→ **Problem description**:
Extract every line where the string "each" appears.

Dataset items:
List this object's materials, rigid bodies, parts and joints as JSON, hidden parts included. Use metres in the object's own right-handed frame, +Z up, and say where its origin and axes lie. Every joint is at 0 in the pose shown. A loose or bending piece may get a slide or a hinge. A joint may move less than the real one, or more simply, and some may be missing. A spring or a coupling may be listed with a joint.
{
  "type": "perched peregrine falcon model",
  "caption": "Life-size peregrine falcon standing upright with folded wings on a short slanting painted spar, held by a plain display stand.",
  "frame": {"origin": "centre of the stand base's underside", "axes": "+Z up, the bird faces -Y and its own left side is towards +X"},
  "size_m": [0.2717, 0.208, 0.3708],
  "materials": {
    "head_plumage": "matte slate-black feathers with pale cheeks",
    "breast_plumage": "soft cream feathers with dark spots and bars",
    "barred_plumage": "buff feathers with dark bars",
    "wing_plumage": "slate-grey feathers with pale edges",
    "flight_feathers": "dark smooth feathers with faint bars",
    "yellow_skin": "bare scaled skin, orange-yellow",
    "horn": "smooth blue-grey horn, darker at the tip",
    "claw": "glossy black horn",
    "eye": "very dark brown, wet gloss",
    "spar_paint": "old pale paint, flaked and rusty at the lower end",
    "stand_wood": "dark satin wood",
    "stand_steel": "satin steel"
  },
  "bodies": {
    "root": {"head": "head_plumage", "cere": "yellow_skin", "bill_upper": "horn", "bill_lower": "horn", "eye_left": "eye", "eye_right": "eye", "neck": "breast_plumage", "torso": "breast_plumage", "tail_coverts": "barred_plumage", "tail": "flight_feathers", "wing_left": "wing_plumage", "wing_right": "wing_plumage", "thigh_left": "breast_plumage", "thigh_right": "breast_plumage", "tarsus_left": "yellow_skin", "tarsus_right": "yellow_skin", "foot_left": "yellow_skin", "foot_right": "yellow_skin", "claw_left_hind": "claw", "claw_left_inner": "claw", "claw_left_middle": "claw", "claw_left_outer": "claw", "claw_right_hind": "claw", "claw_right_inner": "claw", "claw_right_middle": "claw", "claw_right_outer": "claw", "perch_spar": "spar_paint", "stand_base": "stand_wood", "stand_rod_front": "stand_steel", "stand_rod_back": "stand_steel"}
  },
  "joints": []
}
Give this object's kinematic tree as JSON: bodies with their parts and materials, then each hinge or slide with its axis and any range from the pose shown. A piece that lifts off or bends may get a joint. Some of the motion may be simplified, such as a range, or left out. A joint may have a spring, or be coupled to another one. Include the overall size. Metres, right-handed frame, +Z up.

* * *

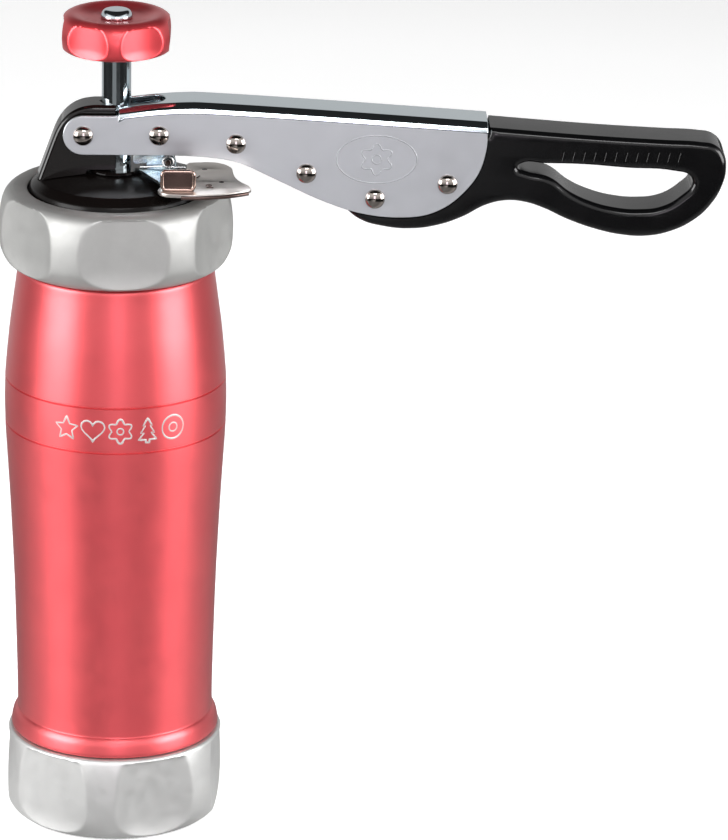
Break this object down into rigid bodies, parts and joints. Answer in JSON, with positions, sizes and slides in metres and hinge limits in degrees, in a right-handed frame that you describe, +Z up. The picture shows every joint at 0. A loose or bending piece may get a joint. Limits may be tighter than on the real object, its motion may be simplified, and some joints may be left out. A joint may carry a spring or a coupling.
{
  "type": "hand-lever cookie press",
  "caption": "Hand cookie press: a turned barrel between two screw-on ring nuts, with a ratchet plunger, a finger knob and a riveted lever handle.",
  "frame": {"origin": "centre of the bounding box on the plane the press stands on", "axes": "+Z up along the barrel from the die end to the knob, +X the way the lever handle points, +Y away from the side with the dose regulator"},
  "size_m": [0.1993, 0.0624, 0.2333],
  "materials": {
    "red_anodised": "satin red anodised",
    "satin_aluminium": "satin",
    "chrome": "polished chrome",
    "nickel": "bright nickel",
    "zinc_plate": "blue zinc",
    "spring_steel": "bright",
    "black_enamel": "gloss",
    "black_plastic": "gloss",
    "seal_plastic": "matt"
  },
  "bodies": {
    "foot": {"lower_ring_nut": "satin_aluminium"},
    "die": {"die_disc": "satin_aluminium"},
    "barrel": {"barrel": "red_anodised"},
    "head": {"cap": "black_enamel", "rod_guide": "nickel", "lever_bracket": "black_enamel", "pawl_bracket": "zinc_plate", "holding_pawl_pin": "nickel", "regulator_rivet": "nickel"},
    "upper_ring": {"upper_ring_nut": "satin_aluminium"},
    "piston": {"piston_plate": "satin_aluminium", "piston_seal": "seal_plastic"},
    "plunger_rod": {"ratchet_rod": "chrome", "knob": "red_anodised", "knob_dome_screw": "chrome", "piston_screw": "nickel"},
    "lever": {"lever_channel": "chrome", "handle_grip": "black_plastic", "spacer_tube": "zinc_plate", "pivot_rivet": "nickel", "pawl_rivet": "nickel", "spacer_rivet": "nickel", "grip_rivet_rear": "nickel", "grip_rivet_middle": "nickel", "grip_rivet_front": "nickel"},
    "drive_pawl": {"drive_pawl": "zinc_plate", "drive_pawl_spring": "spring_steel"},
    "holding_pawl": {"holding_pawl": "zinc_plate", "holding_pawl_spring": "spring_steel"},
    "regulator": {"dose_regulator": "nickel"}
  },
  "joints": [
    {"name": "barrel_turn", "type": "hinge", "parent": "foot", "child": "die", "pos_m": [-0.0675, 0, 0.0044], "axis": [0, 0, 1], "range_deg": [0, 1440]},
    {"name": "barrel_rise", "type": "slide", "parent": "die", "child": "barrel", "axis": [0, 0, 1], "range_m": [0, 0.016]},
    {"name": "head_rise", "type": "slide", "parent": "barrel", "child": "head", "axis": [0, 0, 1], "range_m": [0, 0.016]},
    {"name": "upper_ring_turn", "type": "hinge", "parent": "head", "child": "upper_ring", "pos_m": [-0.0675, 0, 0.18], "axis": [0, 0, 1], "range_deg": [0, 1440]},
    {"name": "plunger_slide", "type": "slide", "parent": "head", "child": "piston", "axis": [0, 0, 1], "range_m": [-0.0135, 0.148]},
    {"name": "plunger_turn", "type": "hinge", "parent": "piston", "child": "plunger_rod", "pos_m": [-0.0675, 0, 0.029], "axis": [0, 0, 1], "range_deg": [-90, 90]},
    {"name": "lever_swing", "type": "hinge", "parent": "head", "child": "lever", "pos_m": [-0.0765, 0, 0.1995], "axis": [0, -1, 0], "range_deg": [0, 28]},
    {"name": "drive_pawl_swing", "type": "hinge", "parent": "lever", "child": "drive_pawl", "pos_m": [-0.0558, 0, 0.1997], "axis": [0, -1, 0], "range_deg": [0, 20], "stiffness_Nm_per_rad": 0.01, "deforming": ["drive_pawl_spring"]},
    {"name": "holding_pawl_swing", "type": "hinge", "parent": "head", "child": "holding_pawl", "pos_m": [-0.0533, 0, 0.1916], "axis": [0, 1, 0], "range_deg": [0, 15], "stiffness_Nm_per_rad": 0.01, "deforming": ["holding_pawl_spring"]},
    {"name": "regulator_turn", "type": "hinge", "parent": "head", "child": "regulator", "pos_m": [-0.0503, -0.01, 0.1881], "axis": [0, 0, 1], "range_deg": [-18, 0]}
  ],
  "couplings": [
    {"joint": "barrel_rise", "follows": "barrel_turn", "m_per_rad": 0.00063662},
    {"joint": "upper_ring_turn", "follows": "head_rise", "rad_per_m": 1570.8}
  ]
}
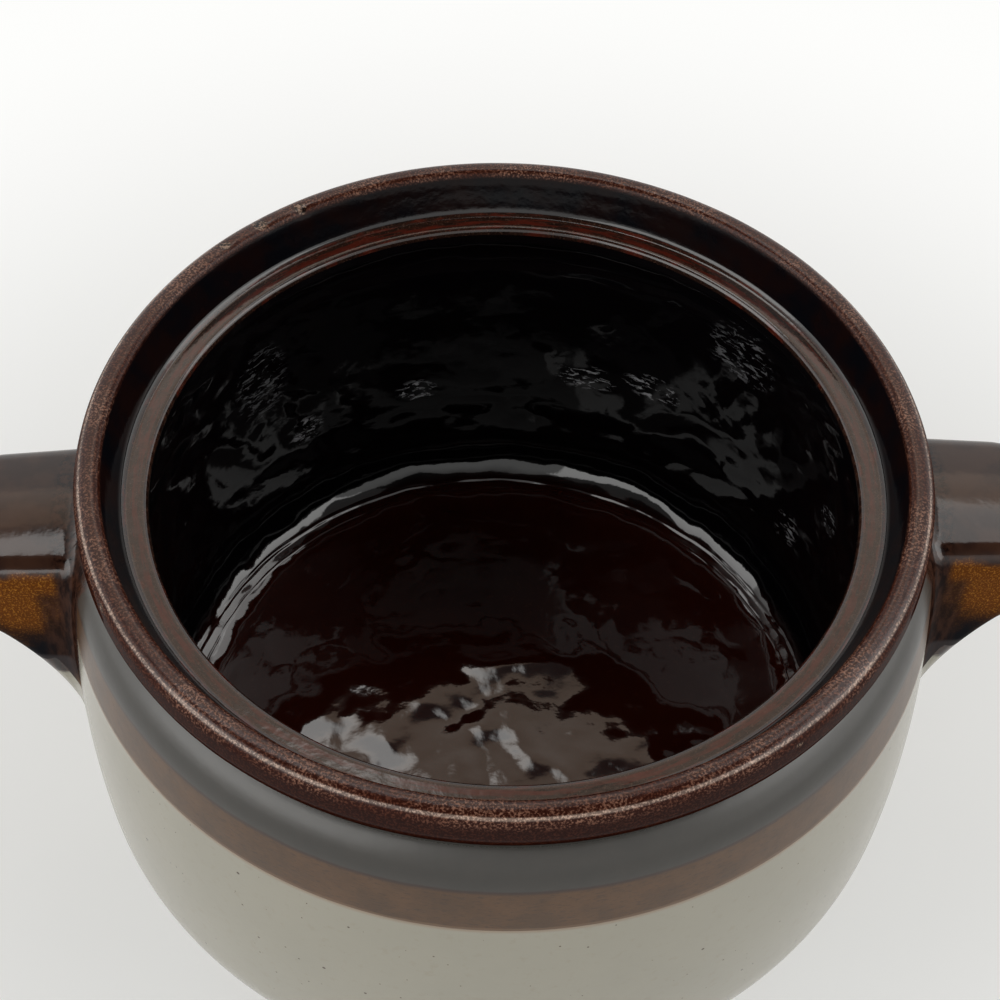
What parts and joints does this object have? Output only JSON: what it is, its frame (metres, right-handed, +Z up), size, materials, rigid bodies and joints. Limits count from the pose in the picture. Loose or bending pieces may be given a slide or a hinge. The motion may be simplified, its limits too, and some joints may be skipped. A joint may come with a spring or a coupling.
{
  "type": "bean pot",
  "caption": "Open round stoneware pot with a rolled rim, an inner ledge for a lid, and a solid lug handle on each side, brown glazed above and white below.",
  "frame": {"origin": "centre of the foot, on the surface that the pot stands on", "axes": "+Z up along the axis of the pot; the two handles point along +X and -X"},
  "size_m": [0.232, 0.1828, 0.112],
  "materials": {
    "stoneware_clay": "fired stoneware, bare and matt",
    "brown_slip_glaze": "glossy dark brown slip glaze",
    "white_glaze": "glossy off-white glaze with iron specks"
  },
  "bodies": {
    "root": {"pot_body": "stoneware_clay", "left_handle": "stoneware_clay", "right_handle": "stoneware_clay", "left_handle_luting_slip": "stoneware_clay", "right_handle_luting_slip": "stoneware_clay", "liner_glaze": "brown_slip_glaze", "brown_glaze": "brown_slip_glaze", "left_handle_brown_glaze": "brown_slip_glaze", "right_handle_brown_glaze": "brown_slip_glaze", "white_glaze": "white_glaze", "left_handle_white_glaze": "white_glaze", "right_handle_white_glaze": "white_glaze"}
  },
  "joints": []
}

→ **Answer to this exercise**:
Give this object's kinematic tree as JSON: bodies with their parts and materials, then each hinge or slide with its axis and any range from the pose shown. A piece that lifts off or bends may get a joint. Some of the motion may be simplified, such as a range, or left out. A joint may have a spring, or be coupled to another one. Include the overall size. Metres, right-handed frame, +Z up.
  "caption": "Open round stoneware pot with a rolled rim, an inner ledge for a lid, and a solid lug handle on each side, brown glazed above and white below.",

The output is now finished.